Isabelle Côté, professeure en écologie marine à l’Université Simon Fraser, a posté son premier tweet en 2012. Près de 6 000 abonnés plus tard, elle a démontré à plusieurs reprises l’utilité du réseau social Twitter pour la communauté scientifique.
Après avoir conduit deux recherches sur l’utilisation de Twitter par les scientifiques, Isabelle Côté est convaincue des avantages du réseau social. Partage, accessibilité, curiosité : malgré sa limite de 240 caractères par message, Twitter ouvre selon elle un monde de possibilités aux scientifiques.
L’audience des scientifiques
En juin dernier, Isabelle Côté a co-publié, avec Emily Darling, une nouvelle recherche concernant l’audience des scientifiques sur Twitter. « Nous avions le sentiment que l’audience se diversifie à mesure que les abonnés augmentent, explique Isabelle. Nous voulions découvrir s’il y avait un certain palier au-delà duquel les scientifiques ne parlent pas seulement à d’autres scientifiques, mais si cela devient vraiment un moyen de communiquer plus largement au reste du monde. »
D’après leur étude, il semblerait qu’avec seulement 100 abonnés l’audience soit essentiellement composée de scientifiques.
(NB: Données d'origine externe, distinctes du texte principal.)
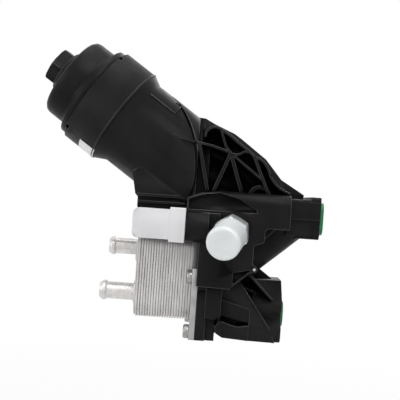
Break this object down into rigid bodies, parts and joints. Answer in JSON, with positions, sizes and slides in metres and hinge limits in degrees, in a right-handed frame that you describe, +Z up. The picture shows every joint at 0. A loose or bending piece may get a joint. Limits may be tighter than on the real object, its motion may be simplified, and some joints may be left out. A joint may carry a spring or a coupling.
{
  "type": "engine oil filter housing with oil cooler",
  "caption": "Black plastic oil filter housing with an inclined screw-cap bowl, a stacked-plate aluminium oil cooler with hose nipples, a pressure switch and two engine flanges.",
  "frame": {"origin": "centre of the upper engine flange's sealing face", "axes": "+X points at the engine, square to both engine flanges; +Z is up; -Y is the side with the pressure switch"},
  "size_m": [0.2694, 0.1737, 0.2683],
  "materials": {
    "housing_nylon": "moulded glass-filled nylon, satin black",
    "cap_nylon": "moulded nylon, satin black",
    "inner_nylon": "moulded nylon, black",
    "rubber_black": "black oil-proof rubber",
    "spring_steel": "drawn spring wire",
    "filter_paper": "cream filter paper",
    "element_plastic": "natural nylon",
    "seal_green": "green moulded rubber",
    "sleeve_steel": "zinc plated steel sleeve",
    "pin_steel": "ground steel",
    "core_aluminium": "brazed aluminium, dull",
    "plate_aluminium": "stamped aluminium, dull",
    "nipple_aluminium": "turned aluminium, dull",
    "bolt_steel": "zinc plated steel",
    "insert_brass": "turned brass",
    "switch_zinc": "clear zinc plated steel",
    "seal_metal": "soft sealing ring",
    "plug_nylon": "black plug insert",
    "terminal_tin": "tin plated brass blade",
    "cap_white": "translucent white polyethylene",
    "valve_nylon": "moulded nylon, black",
    "cover_white": "white polyethylene"
  },
  "bodies": {
    "housing": {"filter_housing": "housing_nylon", "gallery_cover": "housing_nylon", "check_cage": "inner_nylon", "check_spring": "spring_steel", "upper_flange_seal": "seal_green", "lower_flange_seal": "seal_green", "flange_sleeves": "sleeve_steel", "dowel": "pin_steel", "cooler_core": "core_aluminium", "cooler_end_plate": "core_aluminium", "cooler_base_plate": "plate_aluminium", "lower_nipple": "nipple_aluminium", "upper_nipple": "nipple_aluminium", "cooler_bolts": "bolt_steel", "thread_inserts": "insert_brass", "port_seals": "rubber_black", "switch_body": "switch_zinc", "switch_seal": "seal_metal", "switch_insulator": "plug_nylon", "switch_terminal": "terminal_tin", "valve_body": "valve_nylon", "valve_spring": "spring_steel", "valve_terminals": "terminal_tin"},
    "filter_cap": {"filter_cap": "cap_nylon", "cap_seal": "rubber_black"},
    "support_tube": {"support_tube": "inner_nylon", "bypass_retainer": "inner_nylon", "bypass_spring": "spring_steel"},
    "bypass_plate": {"bypass_plate": "inner_nylon"},
    "filter_element": {"filter_paper": "filter_paper", "element_bottom_plate": "element_plastic", "element_top_plate": "element_plastic", "drain_plunger": "element_plastic", "drain_seal": "rubber_black"},
    "check_plate": {"check_plate": "inner_nylon"},
    "valve_plunger": {"valve_plunger": "pin_steel"},
    "connector_cover": {"connector_cover": "cover_white"},
    "switch_cap": {"switch_cap": "cap_white"}
  },
  "joints": [
    {"name": "element_lift", "type": "slide", "parent": "housing", "child": "filter_element", "axis": [-0.8266, 0, 0.5628], "range_m": [0, 0.115]},
    {"name": "thread_rise", "type": "slide", "parent": "filter_element", "child": "support_tube", "axis": [-0.8266, 0, 0.5628], "range_m": [0, 0.01]},
    {"name": "cap_turn", "type": "hinge", "parent": "support_tube", "child": "filter_cap", "pos_m": [-0.2168, 0, 0.1048], "axis": [-0.8266, 0, 0.5628], "range_deg": [0, 900]},
    {"name": "bypass_open", "type": "slide", "parent": "support_tube", "child": "bypass_plate", "axis": [0.8266, 0, -0.5628], "range_m": [0, 0.004], "stiffness_N_per_m": 1500, "springref_m": -0.004, "deforming": ["bypass_spring"]},
    {"name": "check_open", "type": "slide", "parent": "housing", "child": "check_plate", "axis": [-1, 0, 0], "range_m": [0, 0.004], "stiffness_N_per_m": 250, "springref_m": -0.004, "deforming": ["check_spring"]},
    {"name": "valve_stroke", "type": "slide", "parent": "housing", "child": "valve_plunger", "axis": [-1, 0, 0], "range_m": [0, 0.0025], "stiffness_N_per_m": 800, "springref_m": -0.002, "deforming": ["valve_spring"]},
    {"name": "cover_pull", "type": "slide", "parent": "housing", "child": "connector_cover", "axis": [-1, 0, 0], "range_m": [0, 0.055]},
    {"name": "switch_cap_pull", "type": "slide", "parent": "housing", "child": "switch_cap", "axis": [-0.237, -0.9366, -0.258], "range_m": [0, 0.032]}
  ],
  "couplings": [
    {"joint": "thread_rise", "follows": "cap_turn", "m_per_rad": 0.00063662}
  ]
}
Au-delà de 500 abonnés, commencent à apparaître médias, leaders d’opinions, organismes scientifiques et utilisateurs non scientifiques, représentant toutefois moins d’un quart de l’audience totale.
Et, « au-delà de 1 000 abonnés, se réjouit Isabelle, les gens qui suivent les scientifiques sont vraiment divers. » Près de la moitié de l’audience n’est alors aucunement affiliée à la science.
Accessibilité et conversations
L’une des spécificités des réseaux sociaux est qu’ils facilitent l’accès aux idées et aux autres. Il est simple de poster une idée, un concept, et de récolter des réponses en quelques secondes. Comme le souligne Isabelle Côté, « si l’on veut que la science soit accessible, Twitter est un bon moyen de toucher beaucoup de monde ».
Un scientifique avec une présence numérique est plus facile à contacter, ce qui peut favoriser la curiosité et encourager les questions des utilisateurs qui ne sont, justement, pas scientifiques. Toujours dans ce souci de rendre la science accessible, Isabelle explique que « quand quelqu’un ne comprend pas quelque chose qu’ils ont vu, je suis plus qu’heureuse d’en discuter et d’expliquer le monde naturel à des gens qui en savent moins que moi à ce sujet ».
Isabelle reste cependant consciente que les choses bougent vite lorsqu’il s’agit de réseaux sociaux. « Les gens peuvent s’abonner, mais il n’y a aucune garantie qu’ils vous liront », admet-elle. De la même manière, elle garde à l’esprit qu’elle s’adresse parfois à un public moins familier avec les termes et concepts scientifiques qu’elle pourrait utiliser. « À moins que ce ne soit spécifiquement destiné à d’autres scientifiques, explique-t-elle, j’essaie de rendre la publication accessible. »
Du tweet à la collaboration
L’autre aspect dont Isabelle Côté se félicite, c’est l’occasion de collaborer avec d’autres scientifiques. Dans un article publié en 2013, qu’elle a co-écrit avec Emily Darling et deux autres confrères, elle étudiait justement comment Twitter pouvait aider les scientifiques tout au long d’une recherche, que ce soit pour appeler au partage de découvertes et informations, ou bien recueillir des retours et opinions sur un travail en cours.
Et cet article était lui-même la preuve que Twitter peut rassembler, puisque l’éditeur avait dans un premier temps twitté une annonce. Isabelle se souvient : « Cet article était le fruit de quatre individus sur Twitter, qui ont vu ce tweet, et qui ont décidé qu’ils avaient quelque chose à dire à ce sujet. »
De son côté, au-delà de partager sa passion pour la biologie marine et ses découvertes, Isabelle utilise également Twitter pour recruter des étudiants quand les réseaux plus traditionnels se montrent inefficaces.
Twitter a donc prouvé son utilité plus d’une fois pour Isabelle, qui considère ce réseau social comme « un moyen valide de diffuser la science ». Elle regrette cependant que certains chercheurs « ne comprennent pas le médium et sa valeur ». La route est longue pour que les plateformes numériques gagnent la confiance du monde scientifique.